Issue (i): whether the graduated exemption from excise duty for strawboard manufacturers below the 5000 metric tonne threshold was discriminatory and violative of Article 14 of the Constitution of India.
Analysis: The exemption was upheld as a fiscal classification based on production capacity, with the object of protecting smaller manufacturers from competition by larger units and maintaining national production. The Court accepted that in taxation matters a wider latitude is permissible, that mathematical equality is not required, and that a classification will stand if an intelligible differentia and a rational connection with the object of the measure exist. The material before the Court did not establish hostile or arbitrary discrimination, and the burden of showing absence of a reasonable basis was not discharged.
Conclusion: The classification was held not to offend Article 14 and was valid.
Issue (ii): whether the impugned notification was invalid because it had not been laid before Parliament.
Analysis: The Court held that the power to grant exemption was traceable to the statutory rule-making framework and to Rule 8 of the Central Excise Rules, 1944. The requirement of publication in the Official Gazette was satisfied, and the absence of laying the notification before Parliament did not invalidate the exemption notification on the reasoning adopted by the Court.

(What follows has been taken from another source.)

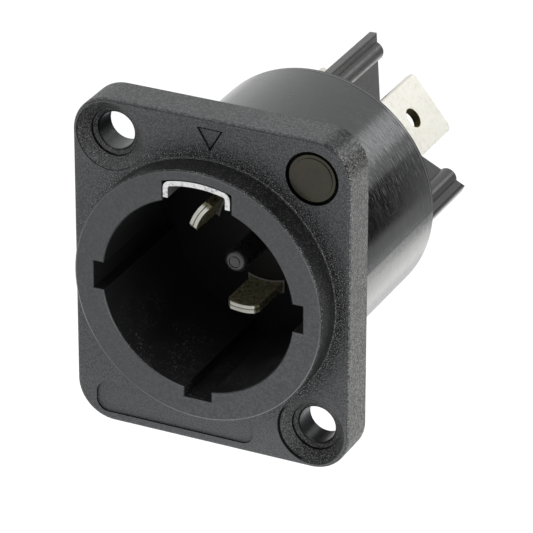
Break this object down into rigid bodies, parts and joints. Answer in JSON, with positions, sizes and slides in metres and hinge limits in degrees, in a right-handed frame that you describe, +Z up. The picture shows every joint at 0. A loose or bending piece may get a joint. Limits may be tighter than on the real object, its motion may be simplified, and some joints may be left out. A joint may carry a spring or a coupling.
{
  "type": "appliance inlet",
  "caption": "Round keyed power inlet with a rectangular screw flange, raised collar, deep socket, round barrel and flat rear tabs between profiled dividers.",
  "frame": {"origin": "centre of the flange's rear face, on the socket axis, where the flange lies on the panel", "axes": "+Y along the barrel, from the flange back through the panel to the tabs, so the socket opens towards -Y; +Z up, towards the wide keyway; +X to the right seen from the front"},
  "size_m": [0.026, 0.0376, 0.031],
  "materials": {
    "housing_plastic": "spark-eroded satin black",
    "carrier_plastic": "smooth satin black",
    "contact_metal": "silver plated strip",
    "latch_steel": "bright rolled sheet",
    "badge_gloss": "polished"
  },
  "bodies": {
    "root": {"housing": "housing_plastic", "contact_carrier": "carrier_plastic", "line_contact": "contact_metal", "neutral_contact": "contact_metal", "earth_contact": "contact_metal", "latch_plate": "latch_steel", "badge_disc": "badge_gloss"}
  },
  "joints": []
}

Conclusion: The challenge based on non-laying before Parliament was rejected.
Final Conclusion: The exemption notification was sustained, and the writ petitions challenging it were dismissed as no constitutional or procedural infirmity was established.
Ratio Decidendi: In fiscal legislation, a graduated exemption or classification is constitutionally valid if it rests on an intelligible differentia and bears a rational nexus to the object sought to be achieved; courts will not strike it down merely because the line drawn is rough or produces some incidental hardship.